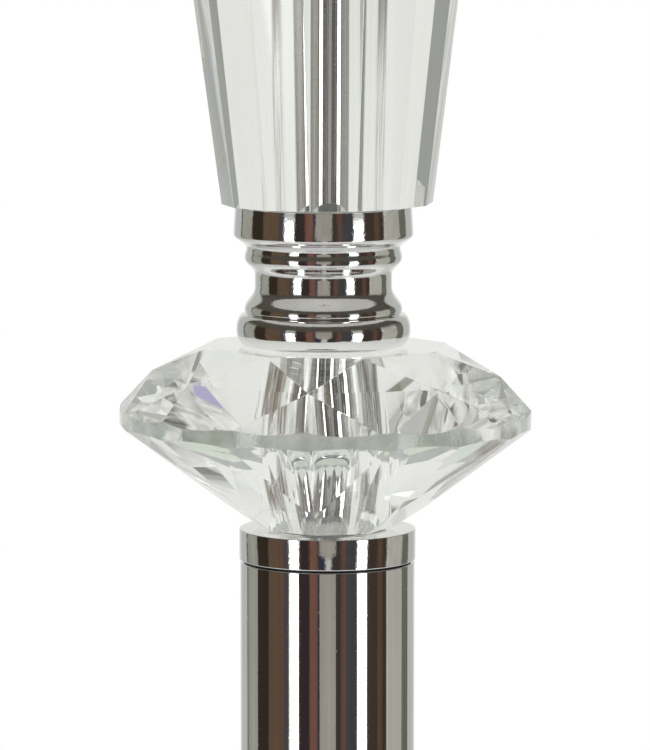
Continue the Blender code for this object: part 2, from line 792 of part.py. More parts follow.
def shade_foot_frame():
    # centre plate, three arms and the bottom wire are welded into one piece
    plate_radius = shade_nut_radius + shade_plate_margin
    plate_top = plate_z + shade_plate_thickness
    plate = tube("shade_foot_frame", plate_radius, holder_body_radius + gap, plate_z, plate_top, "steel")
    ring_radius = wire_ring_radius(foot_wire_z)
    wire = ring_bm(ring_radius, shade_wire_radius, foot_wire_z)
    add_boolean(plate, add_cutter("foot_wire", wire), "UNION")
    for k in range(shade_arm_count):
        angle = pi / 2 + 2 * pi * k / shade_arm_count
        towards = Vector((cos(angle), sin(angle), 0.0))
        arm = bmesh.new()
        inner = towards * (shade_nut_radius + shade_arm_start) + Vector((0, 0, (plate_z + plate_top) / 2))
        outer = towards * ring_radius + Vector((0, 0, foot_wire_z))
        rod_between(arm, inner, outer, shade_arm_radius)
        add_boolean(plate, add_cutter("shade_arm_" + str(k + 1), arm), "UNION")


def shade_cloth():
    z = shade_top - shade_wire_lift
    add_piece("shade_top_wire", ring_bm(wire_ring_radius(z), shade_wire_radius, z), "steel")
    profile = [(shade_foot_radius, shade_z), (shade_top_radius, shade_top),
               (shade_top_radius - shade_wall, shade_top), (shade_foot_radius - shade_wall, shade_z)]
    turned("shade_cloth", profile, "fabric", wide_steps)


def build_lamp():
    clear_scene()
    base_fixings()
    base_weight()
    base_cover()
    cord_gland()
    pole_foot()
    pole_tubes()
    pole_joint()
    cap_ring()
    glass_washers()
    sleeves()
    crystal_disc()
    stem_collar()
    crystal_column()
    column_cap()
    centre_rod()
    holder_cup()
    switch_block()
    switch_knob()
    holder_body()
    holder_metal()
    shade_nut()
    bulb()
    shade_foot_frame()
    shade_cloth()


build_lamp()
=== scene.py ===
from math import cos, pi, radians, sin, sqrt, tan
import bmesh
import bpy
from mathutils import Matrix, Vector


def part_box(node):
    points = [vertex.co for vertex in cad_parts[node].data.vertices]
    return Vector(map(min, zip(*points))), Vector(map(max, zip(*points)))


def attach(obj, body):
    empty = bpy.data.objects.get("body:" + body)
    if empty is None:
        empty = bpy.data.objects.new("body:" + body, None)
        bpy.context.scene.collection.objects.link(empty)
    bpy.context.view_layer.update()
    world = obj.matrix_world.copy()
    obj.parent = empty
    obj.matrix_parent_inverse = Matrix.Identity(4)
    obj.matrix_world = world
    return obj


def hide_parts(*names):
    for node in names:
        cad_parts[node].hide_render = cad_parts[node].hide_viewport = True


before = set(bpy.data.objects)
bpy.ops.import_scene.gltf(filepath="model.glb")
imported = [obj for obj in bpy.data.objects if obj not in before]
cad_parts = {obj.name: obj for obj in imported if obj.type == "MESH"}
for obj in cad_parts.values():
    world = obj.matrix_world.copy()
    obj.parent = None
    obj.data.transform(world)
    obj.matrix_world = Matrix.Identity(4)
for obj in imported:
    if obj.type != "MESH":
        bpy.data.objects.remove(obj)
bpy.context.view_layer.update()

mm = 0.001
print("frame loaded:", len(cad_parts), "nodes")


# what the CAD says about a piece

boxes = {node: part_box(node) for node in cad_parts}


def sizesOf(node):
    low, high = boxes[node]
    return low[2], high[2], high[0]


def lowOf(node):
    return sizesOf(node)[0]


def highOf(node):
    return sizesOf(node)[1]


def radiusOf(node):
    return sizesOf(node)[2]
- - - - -
→ WORK TO COMPLETE
From the line holding "holder_metal()" through the last line above, reproduce each line exactly and add nothing.

→ THE RESULT
    holder_metal()
    shade_nut()
    bulb()
    shade_foot_frame()
    shade_cloth()


build_lamp()
=== scene.py ===
from math import cos, pi, radians, sin, sqrt, tan
import bmesh
import bpy
from mathutils import Matrix, Vector


def part_box(node):
    points = [vertex.co for vertex in cad_parts[node].data.vertices]
    return Vector(map(min, zip(*points))), Vector(map(max, zip(*points)))


def attach(obj, body):
    empty = bpy.data.objects.get("body:" + body)
    if empty is None:
        empty = bpy.data.objects.new("body:" + body, None)
        bpy.context.scene.collection.objects.link(empty)
    bpy.context.view_layer.update()
    world = obj.matrix_world.copy()
    obj.parent = empty
    obj.matrix_parent_inverse = Matrix.Identity(4)
    obj.matrix_world = world
    return obj


def hide_parts(*names):
    for node in names:
        cad_parts[node].hide_render = cad_parts[node].hide_viewport = True


before = set(bpy.data.objects)
bpy.ops.import_scene.gltf(filepath="model.glb")
imported = [obj for obj in bpy.data.objects if obj not in before]
cad_parts = {obj.name: obj for obj in imported if obj.type == "MESH"}
for obj in cad_parts.values():
    world = obj.matrix_world.copy()
    obj.parent = None
    obj.data.transform(world)
    obj.matrix_world = Matrix.Identity(4)
for obj in imported:
    if obj.type != "MESH":
        bpy.data.objects.remove(obj)
bpy.context.view_layer.update()

mm = 0.001
print("frame loaded:", len(cad_parts), "nodes")


# what the CAD says about a piece

boxes = {node: part_box(node) for node in cad_parts}


def sizesOf(node):
    low, high = boxes[node]
    return low[2], high[2], high[0]


def lowOf(node):
    return sizesOf(node)[0]


def highOf(node):
    return sizesOf(node)[1]


def radiusOf(node):
    return sizesOf(node)[2]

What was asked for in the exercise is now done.